New angaran chum Jaal is probably the pick, skilled and honourable with just the right amount of distrust. I am fond of Peebee, a skittish asari who has the rare quality of choosing to keep her own counsel on private matters until your relationship develops. Grumpy old krogan Dreck is good to have along in a fight. And after initially finding him an excitable irritant, your ‘regular guy’ Liam brings a flicker of grounded humanity to the ship, as he tries to keep morale ticking along with crew movie nights on his beat-up sofa. The notice board in the Crew Quarters is always worth a read too, as the crew bicker over the washing up. The Nexus throws up its own more serious conflicts too, with Krogan, Salarian and Turian ‘directors’ butting heads over the thrust of the initiative. The less said about wittering AI companion Sam the better, but in many of its characters there is still some of that Mass Effect magic.
Less alluring is the myriad of technical flaws that plague Andromeda. Much has been made of the often wonky animation, for instance, all dodgy lip-sync and glass stares. And while this can be an unwanted distraction, it is one of the game’s more benign hiccups. I’ve had enemies frozen in mid-air; I’ve had bosses spawning in the wrong place, making progress impossible. In one instance I needed to talk to an angaran ally to advance the mission, but the prompt didn’t appear. In an attempt to nudge him along, I bumped him, shot him, I even ran him over with the Nomad. He just stood there unfazed. Just as I was about to turn off the console, he suddenly sprang to life and legged it to another area where he deigned me worthy of a conversation. Honestly, it was kind of weird.

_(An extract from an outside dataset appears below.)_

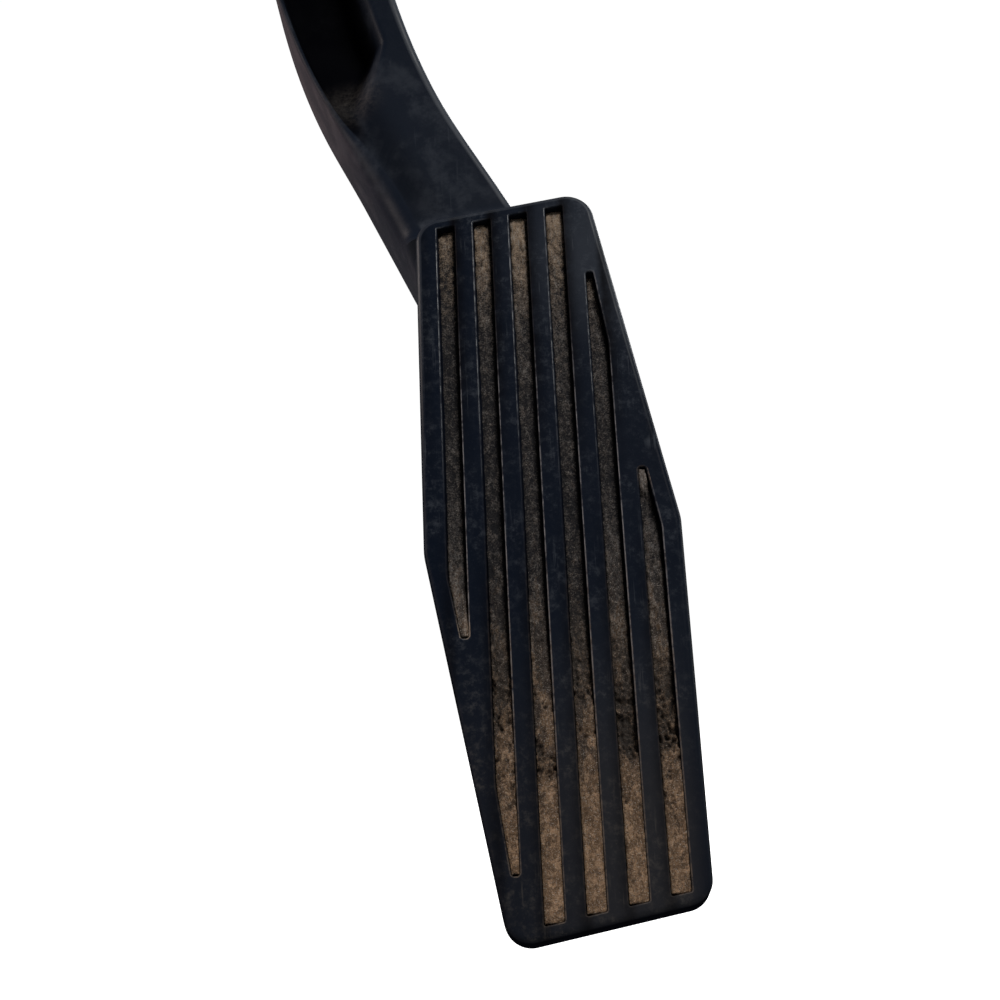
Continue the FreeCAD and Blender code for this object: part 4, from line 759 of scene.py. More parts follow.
def board_finish():
    """Solder mask over copper tracks and pads."""
    f = settings().finish
    m, tree, shader, place = new_material("green_circuit_board")
    rows = put(tree, "ShaderNodeTexBrick", {"Vector": stretched(tree, place, (1, 1, 1), (0, math.pi / 2, 0)),
                                            "Scale": 330.0, "Mortar Size": 0.035, "Bias": -0.2,
                                            "Color1": (0, 0, 0, 1), "Color2": (0, 0, 0, 1),
                                            "Mortar": (1, 1, 1, 1)}).outputs["Color"]
    track = axis_part(tree, rows, 0)
    mottle = span(tree, grain(tree, place, 500.0, 5.0), 0.4, 0.7, 0.0, 0.35)
    mask = blend_colour(tree, mottle, f.board, darker(f.board, 0.55))
    link(tree, blend_colour(tree, times(tree, track, 0.6), mask, COPPER_TRACK), shader, "Base Color")
    link(tree, span(tree, mottle, 0.0, 0.35, 0.22, 0.36), shader, "Roughness")
    link(tree, raise_by(tree, track, 0.4, 0.00003), shader, "Normal")
    return m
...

And that’s the thing; so much of what holds Andromeda back feel like avoidable oddities or strange decisions. Because when it works, when that core is allowed to shine, there are still few games as engaging. Finding your way through an alien vault, with undulating platforms to scale and Remnant guardians to battle; storming a Kett facility with a crack squad of Angarans; cresting a peak in the Nomad to reveal a stunning view. That’s the kind of exhilaration any space-farer seeks. It is a pity such adventure is hindered by its baggage.